The observation is general: school-age children tend not to hydrate enough. The morning juice, bowl of milk or chocolate is not enough, knowing that they will often not drink again before noon.
A child who doesn’t drink enough may see his physical and intellectual performance decline. Attention deficit, memorization, and therefore learning: the consequences are heavy. Not to mention the repercussions on health. Once an adult, he or she may be confronted with the appearance of kidney stones. In the immediate future, dehydration can lead to dry mouth, insomnia, fatigue, muscle weakness, headaches and many other symptoms to be taken seriously.
The solution? First of all, it consists in getting children used to drinking water, the ideal non-caloric drink, from a very young age.

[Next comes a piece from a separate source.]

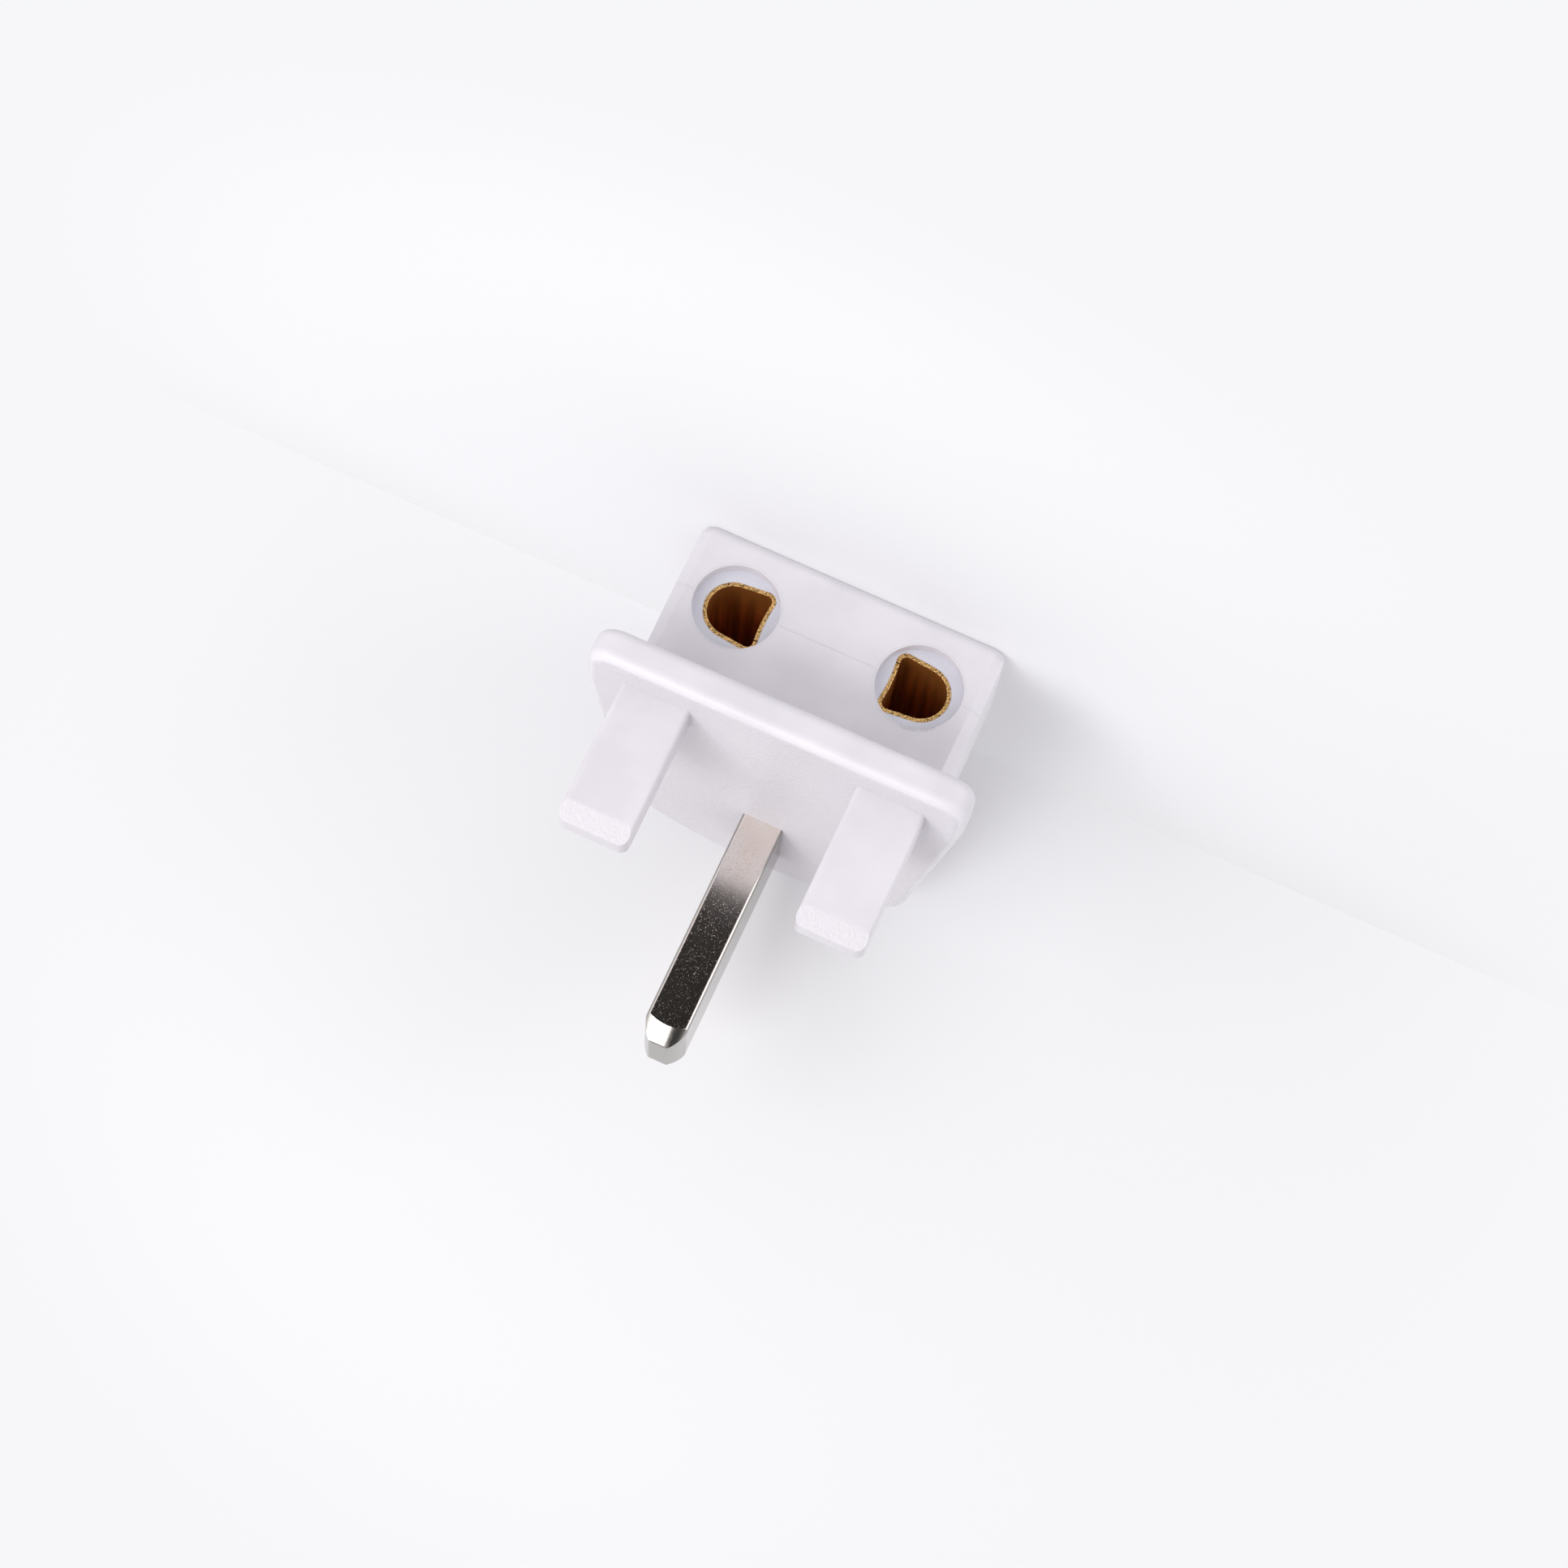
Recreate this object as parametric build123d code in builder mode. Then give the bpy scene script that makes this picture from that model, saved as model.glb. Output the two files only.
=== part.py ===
"""Grounding plug adapter: a moulded body on a flange, an earth pin, two short plastic legs and
two brass sleeves in the front face.

Units are millimetres. The adapter stands on its flat back face with the pin and the legs pointing
up along +Z. The front face with the two sockets looks to -Y. The origin is in the middle of the
flange's outline, on the back face. Reaches are measured from the earth pin's axis: positive towards
the legs and the socket face, which is -Y.
"""

import os
from math import radians, tan

from build123d import *

os.makedirs("parts", exist_ok=True)

# Standard layout of the pin and the legs
pin_width = 4.0
pin_depth = 8.0
pin_length = 22.8
leg_pitch = 22.23
leg_offset = 22.23
leg_width = 6.5
leg_depth = 4.0
leg_length = 13.3

# Flange
flange_width = 35.6
flange_front_reach = 28.0
flange_rear_reach = 9.3
flange_thickness = 3.3
flange_waist_step = 2.97
flange_taper = 7.85
flange_rear_radius = 24.0
flange_front_corner = 2.5
flange_shoulder_radius = 12.0
flange_rear_corner = 4.0
flange_edge_radius = 1.0

# Body block behind the flange
body_height = 18.6
body_overhang = 3.05
body_front_reach = 20.0
body_rear_reach = 6.5
body_rear_corner = 4.5
body_step_in = 1.2
body_chamfer_across = 0.95
body_chamfer_back = 0.8
body_draft = 0.6
body_edge_radius = 1.1
shell_wall = 1.3

# Tips and edges of the legs
leg_edge_radius = 0.45
leg_corner_radius = 0.85
leg_bevel_length = 1.75
leg_bevel_depth = 1.0
leg_bevel_radius = 0.35

# Sockets in the front face
socket_inset = 5.9
socket_height = 6.45
recess_radius = 4.0

# Rolled sleeve: D-shaped section with its round side away from the middle of the body
sleeve_round_radius = 2.75
sleeve_round_offset = 0.2
sleeve_flare = 5.5
sleeve_inner_reach = 3.1
sleeve_inner_dent = 0.3
sleeve_corner = 0.9
sleeve_wall = 0.35
seam_width = 0.12
seam_reach = 1.75
tab_width = 2.0
tab_centre = 1.0

# Strap that joins the sleeves and the pin
strap_thickness = 0.8
strap_margin = 0.6
strap_neck_width = 5.6
tab_clearance = 0.05
stud_radius = 1.1
stud_clearance = 0.05
stud_head_radius = 1.7
stud_head_height = 0.5
step_clearance = 0.1

# Earth pin
pin_edge_radius = 0.35
pin_nose_length = 1.9
pin_nose_half = 0.85
pin_nose_radius = 3.8
pin_bevel_length = 1.75
pin_bevel_depth = 1.1
pin_tip_radius = 0.4
pin_tail_floor = 3.4
pin_step_depth = 2.1

# Inner core
carrier_base_wall = 1.7
carrier_flange_gap = 1.85

# Places worked out from the sizes above
pin_y = (flange_front_reach - flange_rear_reach) / 2
face_z = body_height
flange_back_z = face_z - flange_thickness
recess_depth = shell_wall
socket_pitch = flange_width - 2 * (body_overhang + socket_inset)
strap_back_reach = pin_depth / 2 - pin_step_depth
sleeve_floor_reach = strap_back_reach + strap_thickness
sleeve_length = body_front_reach - recess_depth - sleeve_floor_reach
side_slope = tan(radians(flange_taper))
waist_half = flange_width / 2 - flange_waist_step


def y_at(reach):
    """Y of a point that lies this far from the earth pin's axis, towards the legs."""
    return pin_y - reach


def socket_plane(side, reach):
    """Plane across a socket: its x runs to the middle of the body and its z out of the mouth."""
    middle = (side * socket_pitch / 2, y_at(reach), socket_height)
    return Plane(origin=middle, x_dir=(-side, 0, 0), z_dir=(0, -1, 0))


def flange_outline():
    """Flange seen along the pin: straight front, tapered sides and a round rear edge."""
    half = flange_width / 2
    rear_half = waist_half - side_slope * flange_rear_reach
    front = y_at(flange_front_reach)
    shoulder = y_at(flange_waist_step / side_slope)
    rear = y_at(-flange_rear_reach)
    with BuildSketch() as outline:
        with BuildLine():
            Polyline(
                (-half, front), (half, front), (half, shoulder),
                (rear_half, rear), (-rear_half, rear), (-half, shoulder),
                close=True,
            )
        make_face()
        with Locations((0, rear - flange_rear_radius)):
            Circle(flange_rear_radius, mode=Mode.INTERSECT)
        fillet(outline.vertices().group_by(Axis.Y)[0], flange_front_corner)
        fillet(outline.vertices().sort_by(Axis.Y)[-2:], flange_rear_corner)
        kinks = [v for v in outline.vertices() if abs(v.Y - shoulder) < 0.001]
        fillet(kinks, flange_shoulder_radius)
    return outline.sketch


def body_outline(inset):
    """Body block seen along the pin; the draft sets its side and rear walls in by inset.

    Towards the rear its sides run parallel to the flange's, a step in from them.
    """
    half = flange_width / 2 - body_overhang - inset
    body_waist_half = waist_half - body_step_in - inset
    shoulder = y_at((half - body_waist_half) / side_slope)
    rear_half = body_waist_half - side_slope * body_rear_reach
    front = y_at(body_front_reach)
    rear = y_at(-body_rear_reach) - inset
    with BuildSketch() as outline:
        with BuildLine():
            Polyline(
                (-half + body_chamfer_across, front), (half - body_chamfer_across, front),
                (half, front + body_chamfer_back), (half, shoulder), (rear_half, rear),
                (-rear_half, rear), (-half, shoulder), (-half, front + body_chamfer_back),
                close=True,
            )
        make_face()
        kinks = [v for v in outline.vertices() if abs(v.Y - shoulder) < 0.001]
        fillet(kinks, flange_shoulder_radius)
        fillet(outline.vertices().group_by(Axis.Y)[-1], body_rear_corner - inset)
    return outline.sketch


def carrier_outline():
    """Inner core seen along the pin: the body's outline, set in by the wall of the shell."""
    with BuildSketch() as outline:
        add(body_outline(0))
        offset(amount=-shell_wall)
    return outline.sketch


def sleeve_outline():
    """Outside of a sleeve: a round side that runs out into two flared sides and a dented one."""
    slope = tan(radians(sleeve_flare))
    tangent = Vector(-sleeve_round_offset, 0) + Vector(0, sleeve_round_radius).rotate(Axis.Z, sleeve_flare)
    corner_height = tangent.Y + slope * (sleeve_inner_reach - tangent.X)
    with BuildSketch() as outline:
        with BuildLine():
            ThreePointArc(
                (tangent.X, tangent.Y),
                (-sleeve_round_offset - sleeve_round_radius, 0),
                (tangent.X, -tangent.Y),
            )
            Line((tangent.X, -tangent.Y), (sleeve_inner_reach, -corner_height))
            ThreePointArc(
                (sleeve_inner_reach, -corner_height),
                (sleeve_inner_reach - sleeve_inner_dent, 0),
                (sleeve_inner_reach, corner_height),
            )
            Line((sleeve_inner_reach, corner_height), (tangent.X, tangent.Y))
        make_face()
        fillet(outline.vertices().group_by(Axis.X)[-1], sleeve_corner)
    return outline.sketch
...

At school, it is the teachers who take over from the parents and who should suggest that the students drink a glass of water before going to class. It is very rare for a child to feel thirsty by himself, as he is too busy having fun. It is therefore important that adults remind them to hydrate regularly.
To do this properly, a child should drink about 1.1 liters between the ages of 4 and 8, and 1.5 liters per day between the ages of 9 and 13, including all beverages, but not including the water in fruit and food. To do this, children should be encouraged to drink at every meal, at snack time and at recess. At home, give your child a bottle or glass of water regularly to get them into the habit of drinking. When they go to school, pack a small bottle of water in their school bag with their break time snack. And at night, put a glass of water on his nightstand. When your child is old enough to understand the need to drink regularly, explain why it’s necessary. Agree on a minimum amount to drink before noon, and another for the afternoon. And don’t hesitate to reward him to encourage him to get into the habit. If he has trouble drinking, try offering to drink through a straw. If he has a block to water, offer him a slice of lemon to flavor it, or a light tea with mint or fruit.
Remember, there’s no better way to teach your little one about the importance of hydration than by example. If he sees you with a water bottle at all times of the day, he’ll want to follow your lead. Give him a water bottle that he can fill himself. And explain to him the composition of the human body: more than 60% of water for an adult and more than 70% for a child. This percentage is vital and… standing in the rain is not enough to maintain it! He must actively collaborate!